Des pratiques et un accompagnement de moindre qualité
Les pratiques professionnelles sont également impactées par le port du masque. Au-delà de la pénibilité des différents effets physiologiques (maux de tête, fatigue, difficultés pour respirer, etc.), ces derniers imposent aux adultes de modifier leurs activités (« On peut faire moins de choses physiques (danser, chanter, courir) car cela réduit trop notre souffle »). Les professionnels rapportent entre autres être parfois obligés de diminuer les temps de chansons et de lecture. La qualité de l’accompagnement des enfants en est négativement affectée (« L’inconfort entrave la relation » ; « Nous sommes épuisés...nous respirons mal ... les enfants subissent notre agacement » ; « [Nous] prenons beaucoup moins de plaisir à lire et chanter avec le masque »). En matière de communication, certains déplorent les effets préjudiciables du port du masque. D’une part, le fait de devoir parler plus fort augmente le niveau sonore général et porte atteinte à la qualité de l’ambiance du lieu d’accueil.
D’autre part, il leur également de penser à adapter leur façon de s’exprimer pour compenser la présence du masque : moduler davantage leurs intonations, accentuer les mouvements du haut de leur visage, tout autant de stratégies de compensation auxquelles il faut penser, créant ainsi une surcharge mentale. Les temps de transmission sont également plus compliqués, qu’il s’agisse de ceux entre professionnels (« Difficile parfois aussi de s’entendre/ se comprendre entre pros, cela amène régulièrement à des quiproquos ou des incompréhensions ») ou ceux avec les parents (« La communication est moins bonne avec les familles, on ne s'entend pas toujours très bien »). Enfin, de nombreux commentaires traduisent les inquiétudes des professionnels sur le développement des enfants à long terme, autant celui du langage que celui des compétences relationnelles non verbales (« Les enfants qui n'ont connu que des personnes masquées sauront-ils communiquer avec des adultes si - un jour- nous serons libérées du masque ? »).

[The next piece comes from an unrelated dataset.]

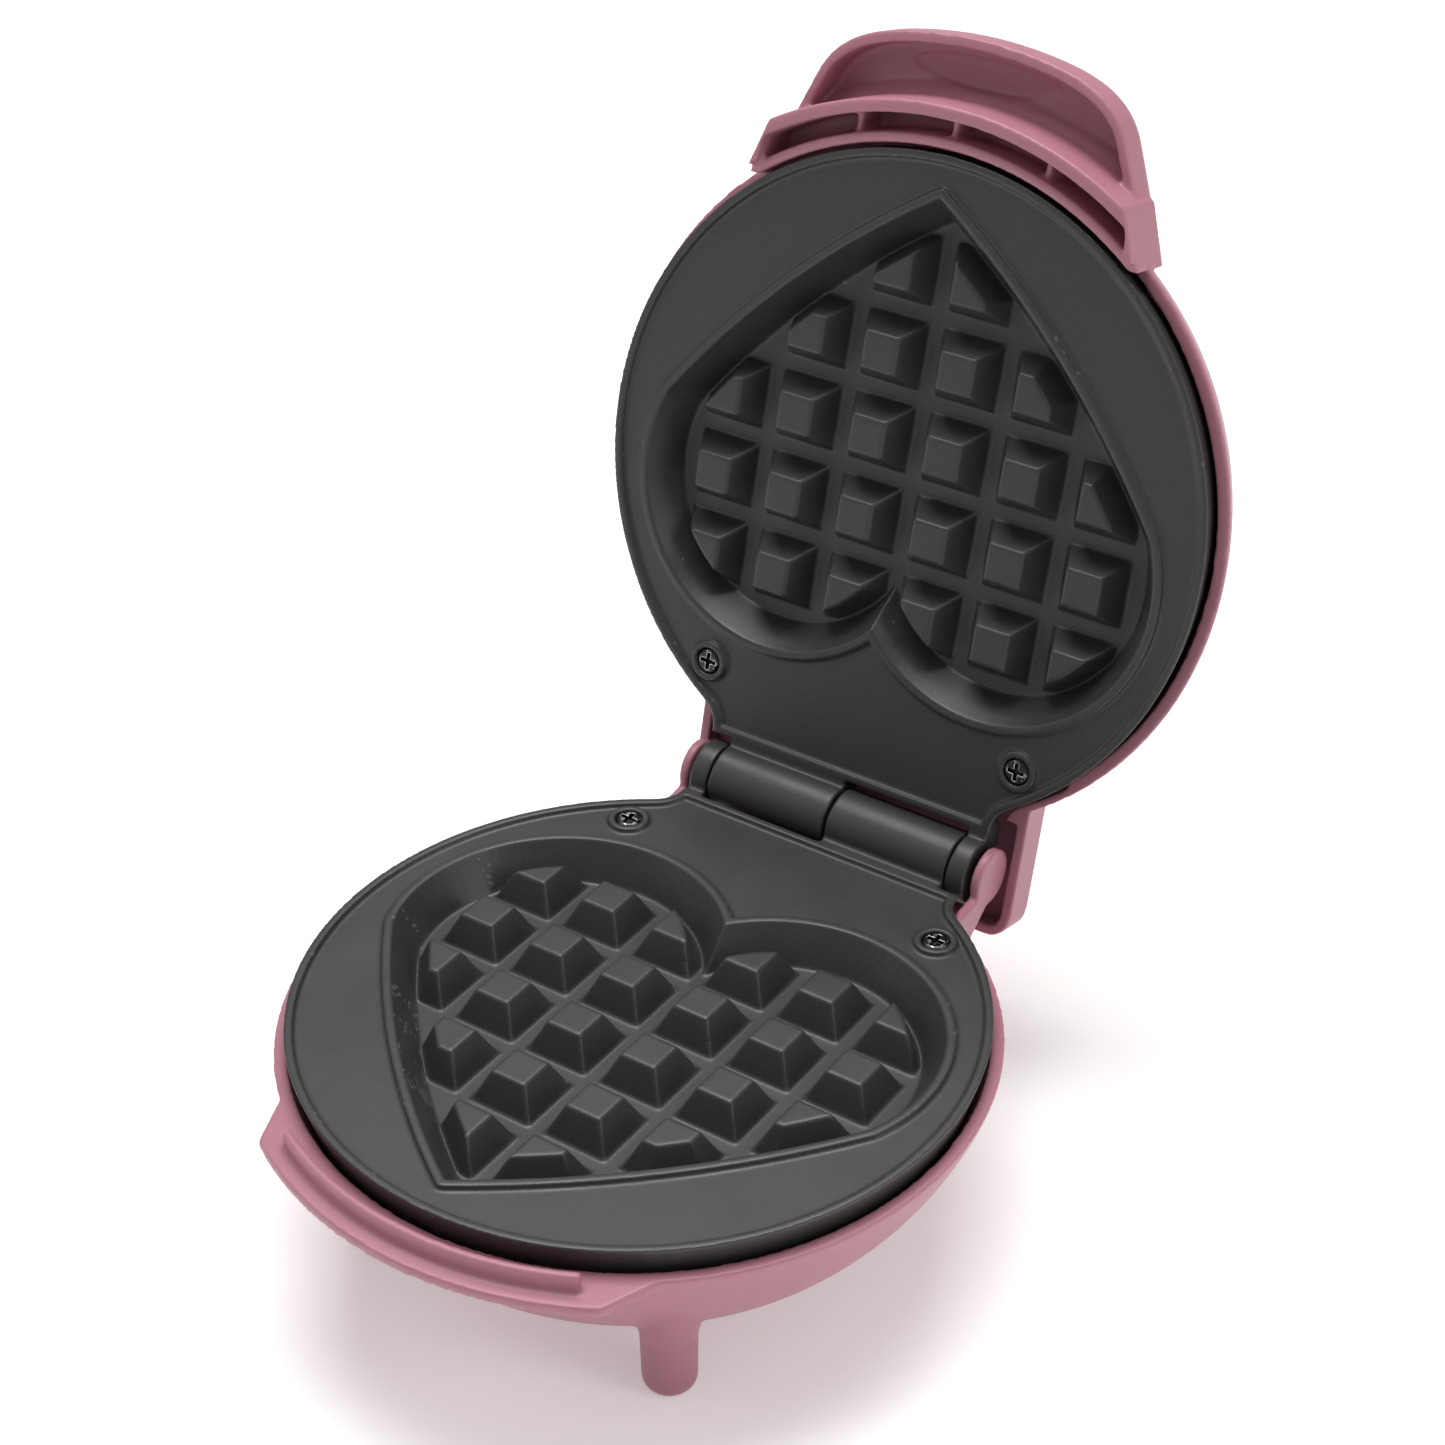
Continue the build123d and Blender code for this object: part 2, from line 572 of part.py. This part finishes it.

Des professionnels partagés
En conclusion, l’enquête sur les effets du port du masque sur les jeunes enfants a permis de documenter leurs réactions vis-à-vis d’un nouvel objet qui modifie le visage de celles et ceux qui s’occupent quotidiennement d’eux dans leur lieu d’accueil collectif. Les témoignages des professionnels de la petite enfance sont partagés sur les conséquences du port du masque qu’ils observent. D’un côté, nombre d’entre eux font remarquer la capacité d’adaptation des enfants, parfois à l’encontre de leurs prédictions. Selon eux, beaucoup d’enfants n’ont manifesté aucune réaction particulière, semblant s’être aisément habitués à ce que les adultes portent le masque en permanence. De l’autre côté, de nombreux professionnels soulignent les répercussions développementales néfastes. Acquisitions langagières perturbées, relations intersubjectives altérées, etc., les incidences attendues sur les compétences socio-communicatives du jeune enfant leur apparaissent critiques.
Quant au masque inclusif, son inconfort, la buée et la condensation qui le troublent rapidement, ainsi que la restriction du champ de vision qu’il entraîne, n’en font pas la solution espérée par beaucoup. Le vécu négatif rapporté par nombre de professionnels n’est pas seulement lié à la difficulté de s’accommoder du port constant du masque sanitaire, mais plus généralement au sentiment d’une qualité de vie au travail et d’une qualité d’accueil des enfants qu’ils jugent détériorées. Objet de prochaines publications, l’exploitation approfondie de ces témoignages permettra une meilleure compréhension des mécanismes cognitifs et socioaffectifs en jeu dans les lieux d’accueil des jeunes enfants.